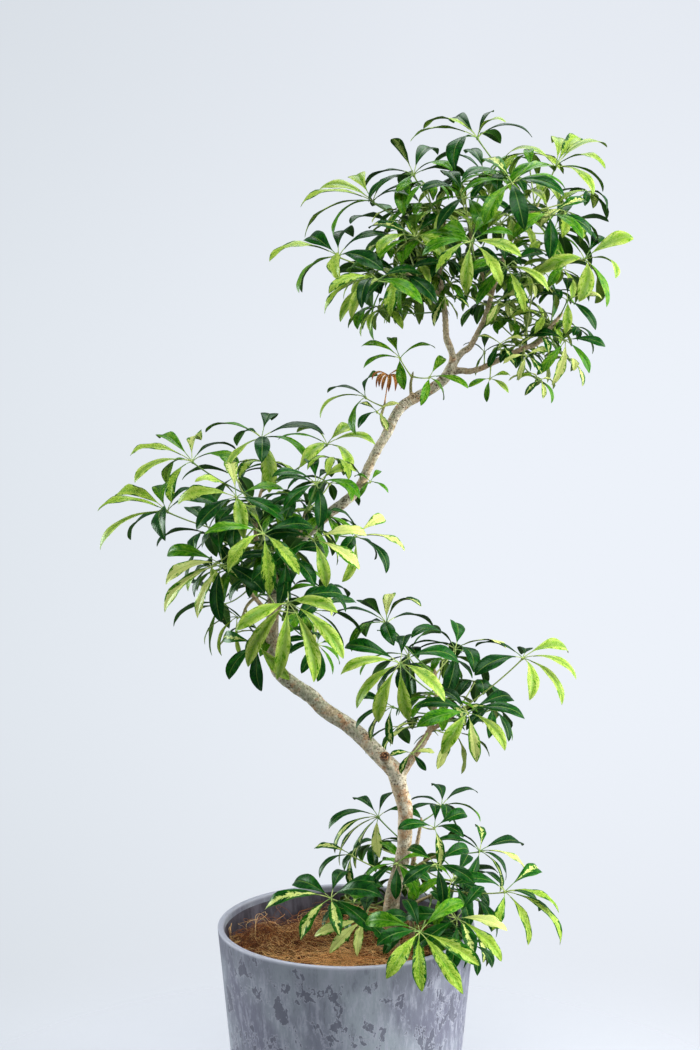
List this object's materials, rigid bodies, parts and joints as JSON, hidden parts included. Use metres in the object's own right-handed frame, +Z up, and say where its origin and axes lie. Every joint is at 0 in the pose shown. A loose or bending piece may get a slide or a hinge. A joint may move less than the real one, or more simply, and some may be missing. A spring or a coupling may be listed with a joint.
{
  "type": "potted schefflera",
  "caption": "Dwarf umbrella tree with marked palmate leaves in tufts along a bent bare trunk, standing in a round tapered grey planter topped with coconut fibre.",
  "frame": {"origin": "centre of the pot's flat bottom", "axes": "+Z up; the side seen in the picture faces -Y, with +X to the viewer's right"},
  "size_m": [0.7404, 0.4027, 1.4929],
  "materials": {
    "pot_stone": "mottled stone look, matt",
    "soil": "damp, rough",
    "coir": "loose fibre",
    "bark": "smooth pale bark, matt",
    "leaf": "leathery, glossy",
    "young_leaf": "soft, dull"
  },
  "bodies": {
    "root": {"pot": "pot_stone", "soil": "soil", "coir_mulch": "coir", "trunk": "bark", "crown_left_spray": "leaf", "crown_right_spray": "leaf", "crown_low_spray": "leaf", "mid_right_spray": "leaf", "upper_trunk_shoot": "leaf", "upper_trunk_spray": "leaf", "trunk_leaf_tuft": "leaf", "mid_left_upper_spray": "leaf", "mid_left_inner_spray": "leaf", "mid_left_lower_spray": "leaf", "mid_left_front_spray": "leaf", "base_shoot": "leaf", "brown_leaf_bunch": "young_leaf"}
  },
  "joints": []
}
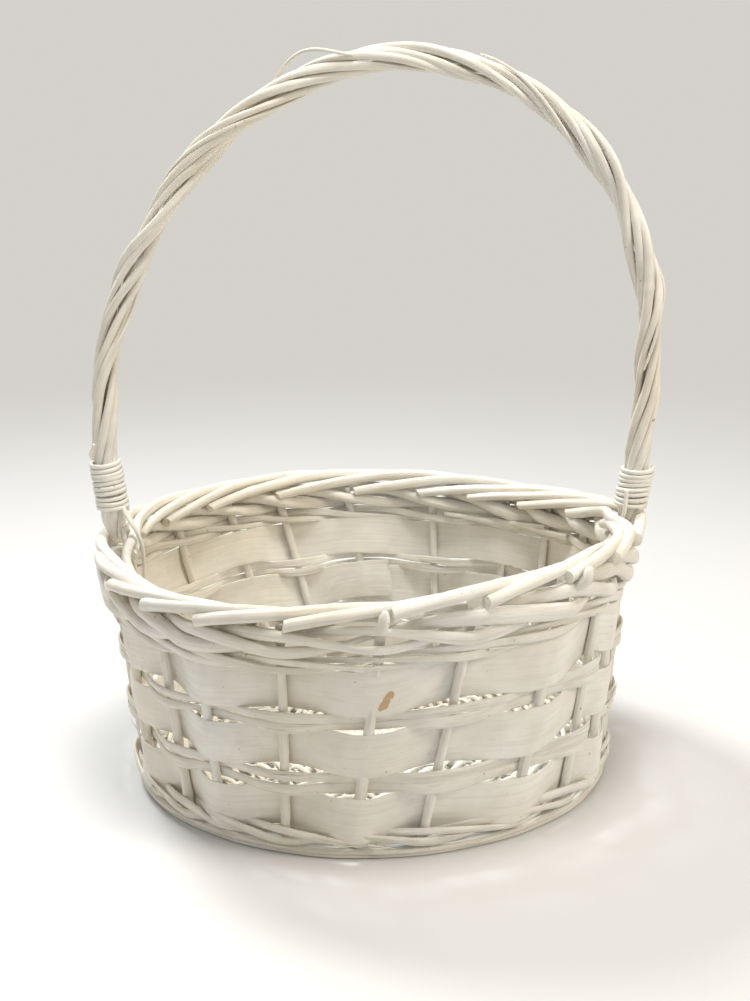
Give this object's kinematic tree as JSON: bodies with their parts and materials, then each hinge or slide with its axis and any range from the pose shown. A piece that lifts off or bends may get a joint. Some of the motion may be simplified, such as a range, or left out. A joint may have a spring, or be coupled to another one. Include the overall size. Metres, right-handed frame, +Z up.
==*==
Write out the listing once more, matching it exactly.

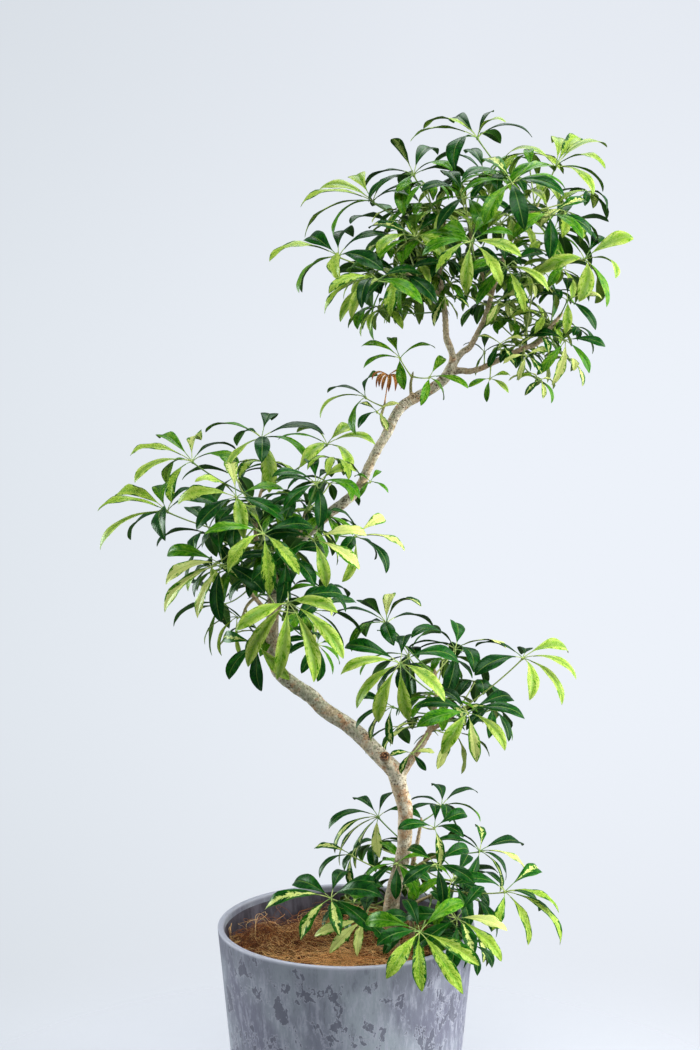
List this object's materials, rigid bodies, parts and joints as JSON, hidden parts included. Use metres in the object's own right-handed frame, +Z up, and say where its origin and axes lie. Every joint is at 0 in the pose shown. A loose or bending piece may get a slide or a hinge. A joint may move less than the real one, or more simply, and some may be missing. A spring or a coupling may be listed with a joint.
{
  "type": "potted schefflera",
  "caption": "Dwarf umbrella tree with marked palmate leaves in tufts along a bent bare trunk, standing in a round tapered grey planter topped with coconut fibre.",
  "frame": {"origin": "centre of the pot's flat bottom", "axes": "+Z up; the side seen in the picture faces -Y, with +X to the viewer's right"},
  "size_m": [0.7404, 0.4027, 1.4929],
  "materials": {
    "pot_stone": "mottled stone look, matt",
    "soil": "damp, rough",
    "coir": "loose fibre",
    "bark": "smooth pale bark, matt",
    "leaf": "leathery, glossy",
    "young_leaf": "soft, dull"
  },
  "bodies": {
    "root": {"pot": "pot_stone", "soil": "soil", "coir_mulch": "coir", "trunk": "bark", "crown_left_spray": "leaf", "crown_right_spray": "leaf", "crown_low_spray": "leaf", "mid_right_spray": "leaf", "upper_trunk_shoot": "leaf", "upper_trunk_spray": "leaf", "trunk_leaf_tuft": "leaf", "mid_left_upper_spray": "leaf", "mid_left_inner_spray": "leaf", "mid_left_lower_spray": "leaf", "mid_left_front_spray": "leaf", "base_shoot": "leaf", "brown_leaf_bunch": "young_leaf"}
  },
  "joints": []
}
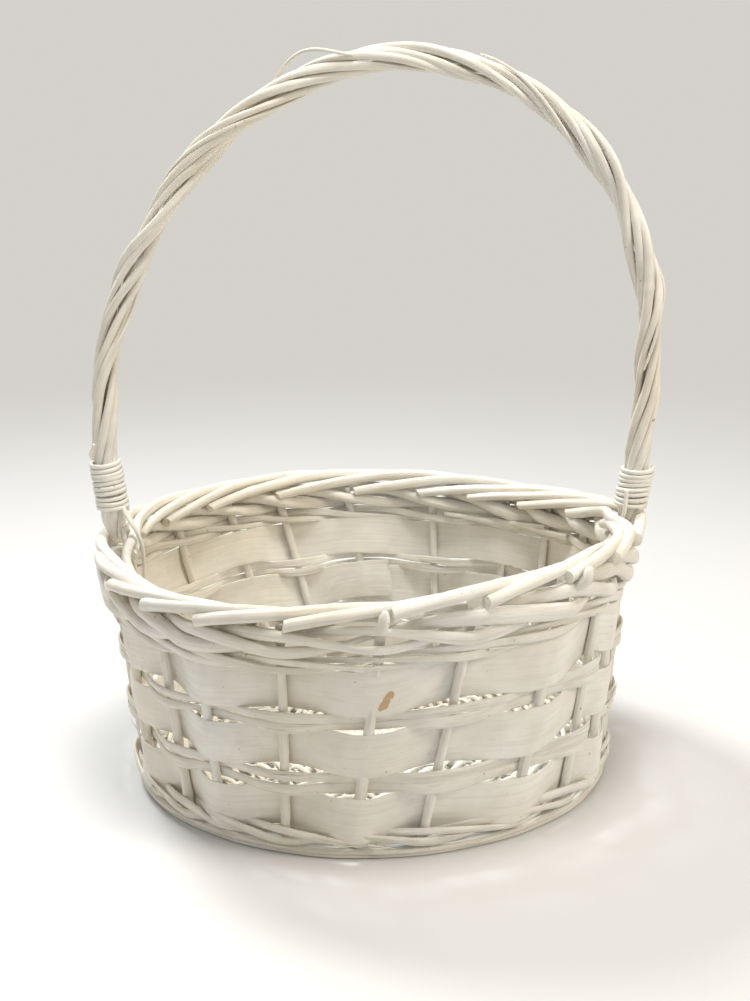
Give this object's kinematic tree as JSON: bodies with their parts and materials, then each hinge or slide with its axis and any range from the pose shown. A piece that lifts off or bends may get a joint. Some of the motion may be simplified, such as a range, or left out. A joint may have a spring, or be coupled to another one. Include the overall size. Metres, right-handed frame, +Z up.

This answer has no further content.